Jakarta (ANTARA News) - Mahkamah Konstitusi (MK) menggelar sidang perdana permohonan pengujian Undang-undang (UU) Nomor 8 Tahun 1981 tentang Hukum Acara Pidana (KUHAP) ke Mahkamah Konstitusi yang diajukan oleh Pimpinan Jamaah Ashorut Tauhid Abu Bakar Ba'asyir, Jumat.

Dalam permohonannya, Bassyir menggugat pasal 21 ayat (1) dalam UU tersebut yang berisi perintah penahanan lanjutan bagi tersangka berdasarkan bukti yang cukup karena kekhawatiran dapat melarikan diri, merusak atau menghilangkan barang bukti tidak berdasar KUHAP.

"Alasan penahanan lanjutan dalam pasal tersebut tidak memiliki dasar hukum dalam KUHAP karena berdasar pada dugaan melakukan tindakan pidana berdasarkan bukti yang cukup. Pasal itu juga tidak menyebutkan secara detail pertimbangan lain yang belum terbukti," kata Kuasa Hukum Ba`asyir, Mahendradatta, saat sidang di MK.

Menurut Mahendradatta, dalam pasal tersebut juga disebutkan penahanan lanjutan dilakukan karena adanya kekhawatiran bagi tersangka akan melarikan diri dinilai terlalu subyektif.

"Aturan yang menyatakan kekhawatiran tersangka akan melarikan diri menjadi alasan subyektif," kata Mahendradatta.

Menurut dia, implementasi dari pasal tersebut tidak konsisten, sehingga pihak penyidik seenaknya saja apakah terdakwa tersebut ditahan atau tidak.

Kuasa hukum ini mencontohkan kasus video porno yang melibatkan Ariel Peterpan, artis Luna Maya dan Cut Tari.

"Dalam kasus yang sama Ariel ditahan, sedangkan Luna Maya dan Cut Tari tidak tahan. Apakah Luna Maya dan Cut Tari tdak tahan karena cantik, karena ini bentuk subyektif penegak hukum," katanya.

Pasal 21 ayat (1) berbunyi: "Perintah penahanan atau penahanan lanjutan dilakukan terhadap seorang tersangka atau terdakwa yang diduga keras melakukan tindak pidana berdasarkan bukti yang cukup, dalam hal adanya keadaan yang menimbulkan kekhawatiran bahwa tersangka atau terdakwa akan melarikan diri, merusak atau menghilangkan barang bukti dan atau mengulangi tindak pidana".

Menanggapi permohonan ini, Ketua Majelis Hakim Hamdan Zoelva mengatakan bahwa pasal ini pernah dimohonkan oleh Suwarna Abdul Fatah, Gubernur (nonaktif) Kalimantan Timur.
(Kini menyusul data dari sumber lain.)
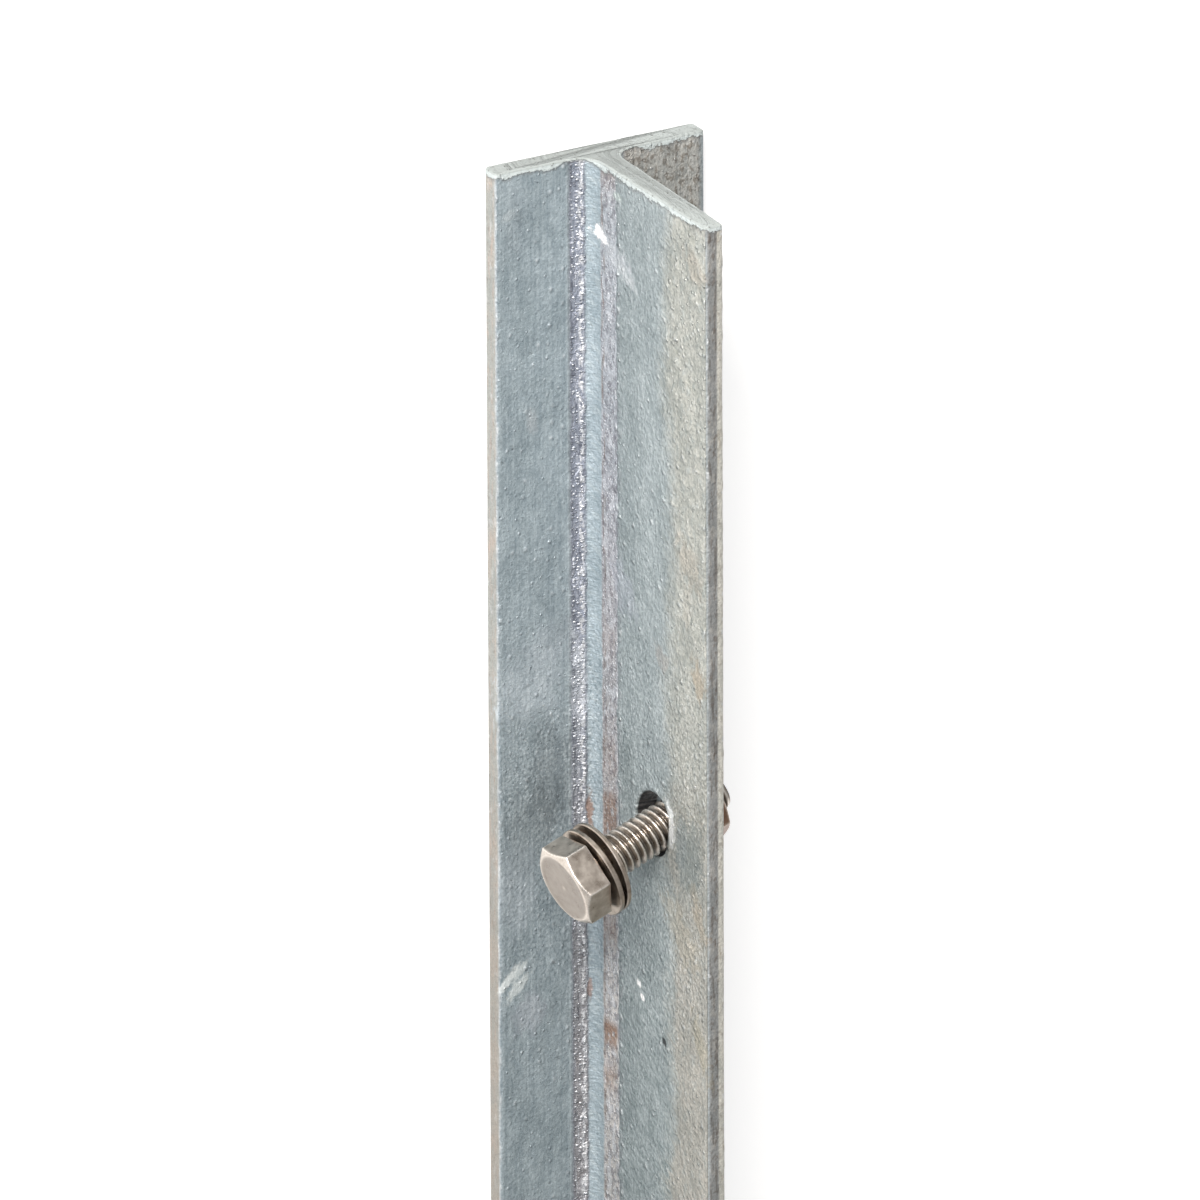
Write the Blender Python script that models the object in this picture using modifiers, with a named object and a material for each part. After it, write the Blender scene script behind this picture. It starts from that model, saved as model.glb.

"UU ini sudah pernah diajukan, apabila alasannya tetap sama seperti permohonan sebelumnya maka majelis hakim akan menggunakan pertimbangan pada putusan sebelumnya," kata Hamdan.

MK telah memutuskan bahwa Pasal 21 Ayat 1 UU KUHAP masih berada dalam ranah penerapan hukum dan bukan masalah konstitusionalitas norma dan tidak bertentangan dengan UUD 1945 seperti yang dianggap oleh pemohon.

Hal sama juga diungkapkan Hakim Fadlil Sumadi meminta pemohon memperbaiki pokok permohonan karena uji materi pasal tersebut pernah ditolak MK.

"Pasal tersebut boleh diuji kembali asalkan norma batu ujinya berbeda. Pokok permohonan juga jangan bersifat argumentasi penerapan tetapi harus jelas apa tafsir pasalnya," kata Fadil Sumadi.